### [Exercise task]
Repeat the full listing, word for word.
────────────────────────────────────────
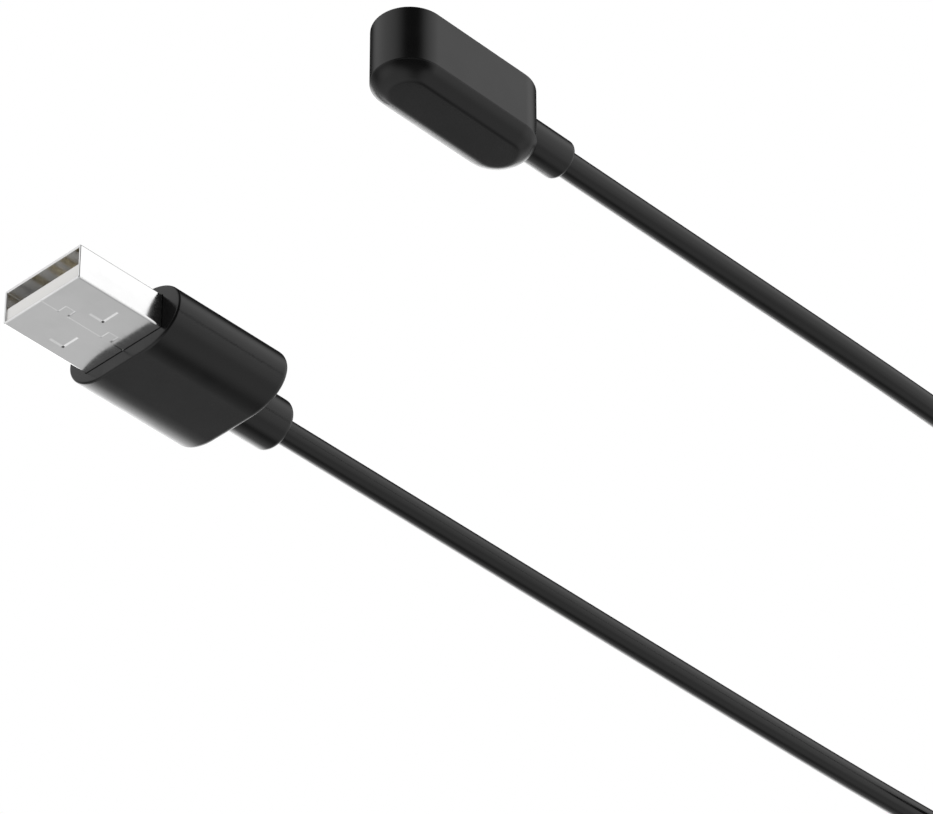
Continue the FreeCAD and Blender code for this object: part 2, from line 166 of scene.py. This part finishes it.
# Tie
STRAP_THICKNESS = 0.45 * MM
STRAP_EDGE = 0.12 * MM
STRAP_CORNER = 1.45 * MM
STRAP_TAIL_ROUND = 1.6 * MM
STRAP_LAP_GAP = 0.05 * MM
STRAP_TAIL_REACH = 2 * MM    # past the bundle's middle

# Materials
PLASTIC_IOR = 1.46
PATCH_SCALE = 220            # patches of different gloss on plastic
PATCH_RANGE = (0.3, 0.7)
SCRATCH_STRETCHES = [(60, 900, 500), (700, 80, 650)]
SCRATCH_SCALE = 3.0
SCRATCH_RANGE = (0.66, 0.70)
EDGE_REACH = 0.15 * MM       # how far from an edge plastic is rubbed
EDGE_ALIKE = (0.97, 0.80)    # how alike the soft and true normals are on a flat, and on an edge
STAIN_SCALE = 180            # stain on metal
STAIN_RANGE = (0.35, 0.65)
# Painted shade in metal's inner corners: how far it reaches, the grey the colour goes to, and the occlusion
# range it fades over
PAINTED_SHADE_REACH = 0.3 * MM      # how far from a corner the painted shade on metal reaches
PAINTED_SHADE_TONE = 0.8
PAINTED_SHADE_RANGE = (0.05, 0.55)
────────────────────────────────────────
### [Output for this task]
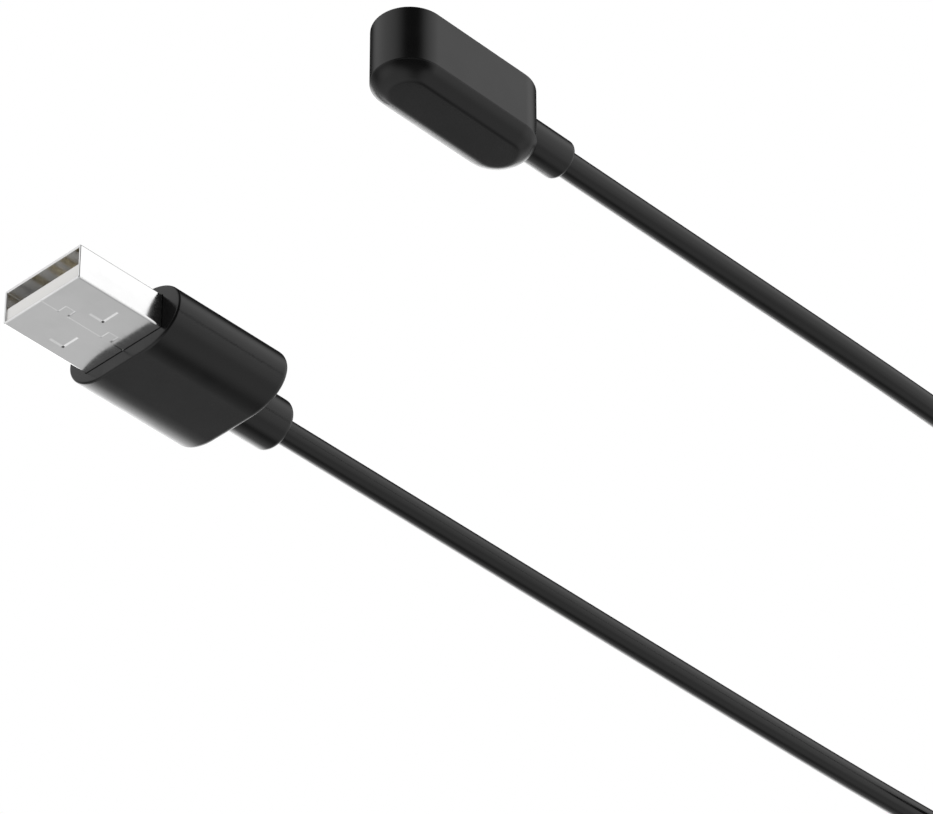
Continue the FreeCAD and Blender code for this object: part 2, from line 166 of scene.py. This part finishes it.
# Tie
STRAP_THICKNESS = 0.45 * MM
STRAP_EDGE = 0.12 * MM
STRAP_CORNER = 1.45 * MM
STRAP_TAIL_ROUND = 1.6 * MM
STRAP_LAP_GAP = 0.05 * MM
STRAP_TAIL_REACH = 2 * MM    # past the bundle's middle

# Materials
PLASTIC_IOR = 1.46
PATCH_SCALE = 220            # patches of different gloss on plastic
PATCH_RANGE = (0.3, 0.7)
SCRATCH_STRETCHES = [(60, 900, 500), (700, 80, 650)]
SCRATCH_SCALE = 3.0
SCRATCH_RANGE = (0.66, 0.70)
EDGE_REACH = 0.15 * MM       # how far from an edge plastic is rubbed
EDGE_ALIKE = (0.97, 0.80)    # how alike the soft and true normals are on a flat, and on an edge
STAIN_SCALE = 180            # stain on metal
STAIN_RANGE = (0.35, 0.65)
# Painted shade in metal's inner corners: how far it reaches, the grey the colour goes to, and the occlusion
# range it fades over
PAINTED_SHADE_REACH = 0.3 * MM      # how far from a corner the painted shade on metal reaches
PAINTED_SHADE_TONE = 0.8
PAINTED_SHADE_RANGE = (0.05, 0.55)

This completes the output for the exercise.